What Yau has taught me over and over again is that it doesn’t matter what you look like but what you look at and how deep your looking goes. Like O’Hara and Ashbery, Yau has written some of the best art criticism on his contemporaries, looking forward by looking back at the same time, lingering there long enough till something burns through. Talk about how the truth must dazzle gradually. Yau’s seminal striptease, In the Realm of Appearances, completely altered my way of looking at Warhol. Go and see for yourself. Then Oops!, he did it again in The United States of Jasper Johns. The dazzle and exquisite seeing of Yau’s prose made me start to forget who I was, I mean the categories by which I saw by, saw through, so much so that things started to blur. Identities even. Freud said somewhere (perhaps in Civilization and Its Discontents) that the crowning achievement of civilization is our tolerance for ambivalence.

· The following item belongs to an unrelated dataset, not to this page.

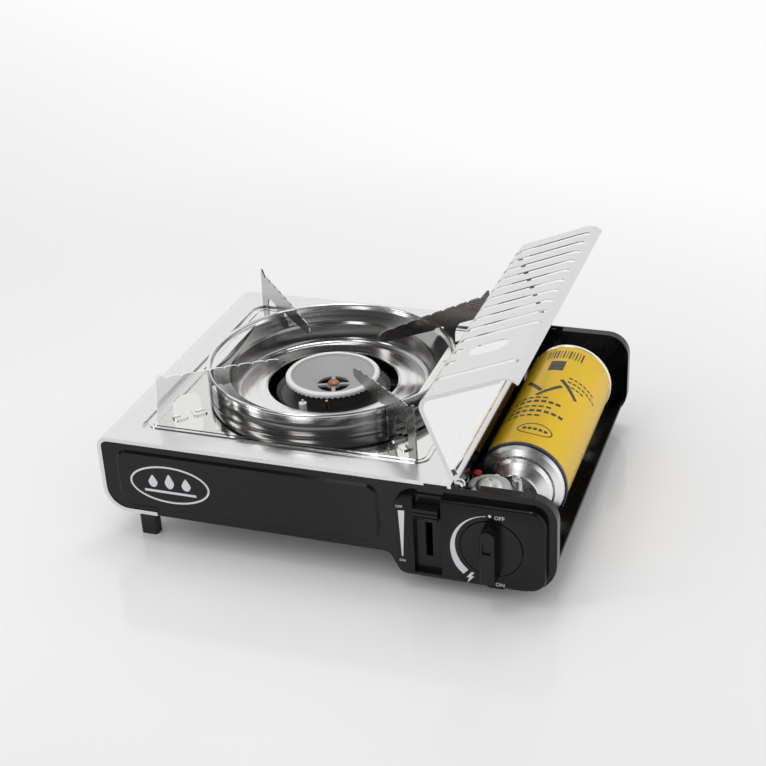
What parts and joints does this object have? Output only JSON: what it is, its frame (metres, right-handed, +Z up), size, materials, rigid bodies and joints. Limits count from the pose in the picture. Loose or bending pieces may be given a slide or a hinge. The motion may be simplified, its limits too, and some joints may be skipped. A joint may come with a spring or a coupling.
{
  "type": "portable cassette stove",
  "caption": "Portable gas stove with pressed steel body, ring burner, lift-out spill tray with pan supports, hinged slotted lid over a gas cartridge, control knob and lock lever.",
  "frame": {"origin": "centre of the bounding box on the surface the stove stands on", "axes": "+X to the right along the body, +Y from the control panel to the back, +Z up"},
  "size_m": [0.3478, 0.2864, 0.1752],
  "materials": {
    "satin_steel": "satin",
    "mirror_steel": "mirror",
    "blade_steel": "polished",
    "black_enamel": "gloss",
    "black_paint": "semi-gloss",
    "black_rubber": "matte",
    "zinc_screw": "polished",
    "bright_steel": "polished",
    "burner_iron": "matte",
    "cap_alloy": "satin",
    "copper_core": "matte",
    "bracket_steel": "satin",
    "tube_steel": "satin",
    "white_ceramic": "satin",
    "brass": "polished",
    "lead_silicone": "matte",
    "black_plastic": "matte",
    "die_cast": "satin",
    "red_plastic": "gloss",
    "gloss_black": "gloss",
    "printed_tinplate": "gloss",
    "blue_band": "gloss",
    "bright_tinplate": "polished",
    "white_plastic": "satin",
    "lid_steel": "satin"
  },
  "bodies": {
    "body": {"body_wrap": "satin_steel", "front_panel": "black_enamel", "back_panel": "black_enamel", "base_pan": "black_paint", "partition": "mirror_steel", "panel_screws": "zinc_screw", "base_screws": "zinc_screw", "front_left_foot": "black_rubber", "rear_left_foot": "black_rubber", "front_right_foot": "black_rubber", "rear_right_foot": "black_rubber", "burner_cup": "burner_iron", "burner_cap": "cap_alloy", "burner_core": "copper_core", "burner_bracket": "bracket_steel", "mixing_tube": "tube_steel", "igniter_electrode": "white_ceramic", "flame_pin": "brass", "igniter_lead": "lead_silicone", "piezo_igniter": "black_plastic", "valve_body": "die_cast", "regulator_cover": "die_cast", "regulator_screws": "zinc_screw", "sealing_cap": "red_plastic", "gas_jet": "brass", "cartridge_seat": "die_cast", "control_panel": "gloss_black", "front_cradle": "bracket_steel", "rear_cradle": "bracket_steel", "hinge_pins": "bright_steel"},
    "tray": {"spill_tray": "mirror_steel", "bowl": "mirror_steel", "front_left_support": "blade_steel", "front_right_support": "blade_steel", "rear_right_support": "blade_steel", "rear_left_support": "blade_steel"},
    "lid": {"lid": "lid_steel"},
    "knob": {"knob": "gloss_black", "valve_spindle": "bright_steel"},
    "lever": {"lock_lever": "gloss_black"},
    "yoke": {"lock_yoke": "bracket_steel"},
    "cartridge": {"can_body": "printed_tinplate", "can_shoulder_ring": "blue_band", "can_dome": "bright_tinplate", "can_collar": "bright_tinplate", "can_stem": "white_plastic", "can_base": "bright_tinplate"}
  },
  "joints": [
    {"name": "lid_hinge", "type": "hinge", "parent": "body", "child": "lid", "pos_m": [0.1046, 0.00815, 0.0865], "axis": [0, 1, 0], "range_deg": [0, 111.5]},
    {"name": "knob_turn", "type": "hinge", "parent": "body", "child": "knob", "pos_m": [0.1291, -0.12485, 0.0435], "axis": [0, 1, 0], "range_deg": [-150, 0]},
    {"name": "lever_slide", "type": "slide", "parent": "body", "child": "lever", "axis": [0, 0, -1], "range_m": [0, 0.034]},
    {"name": "yoke_slide", "type": "slide", "parent": "body", "child": "yoke", "axis": [0, -1, 0], "range_m": [0, 0.004]},
    {"name": "cartridge_lock", "type": "slide", "parent": "body", "child": "cartridge", "axis": [0, -1, 0], "range_m": [0, 0.004]},
    {"name": "tray_lift", "type": "slide", "parent": "body", "child": "tray", "axis": [0, 0, 1], "range_m": [0, 0.06]}
  ],
  "couplings": [
    {"joint": "lever_slide", "follows": "cartridge_lock", "ratio": 8.5},
    {"joint": "yoke_slide", "follows": "cartridge_lock", "ratio": 1}
  ]
}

Even decades ago, I already suspected that being an Asian-American poet meant so much more than writing directly about egg foo young or poo-poo platters or catsup or ketchup. That poetry was so much more than the disaster tourism of my parent’s immigration narratives. Nothing wrong about tackling them, but who was it who said what I could and should and should not write about in a poem or in a review? Back in the day when the Robin Byrd Show was still airing on cable in the wee hours, you would be bombarded with 1-900 sex commercials where scantily-clad Asian geishas would say in broken-English, “You don’t have to be Asian to call!” To read John Yau is to be led into entire worlds, and yes, “You don’t have to be Asian” (or American) to be entirely arrested by his idiosyncratic amalgamations: Li Shangyin wandering the streets of modern-day Manhattan; lyrical prose on forgotten film-noir stars (Constance Dowling, anyone?) posing as a coda to a book of unforgettable poems.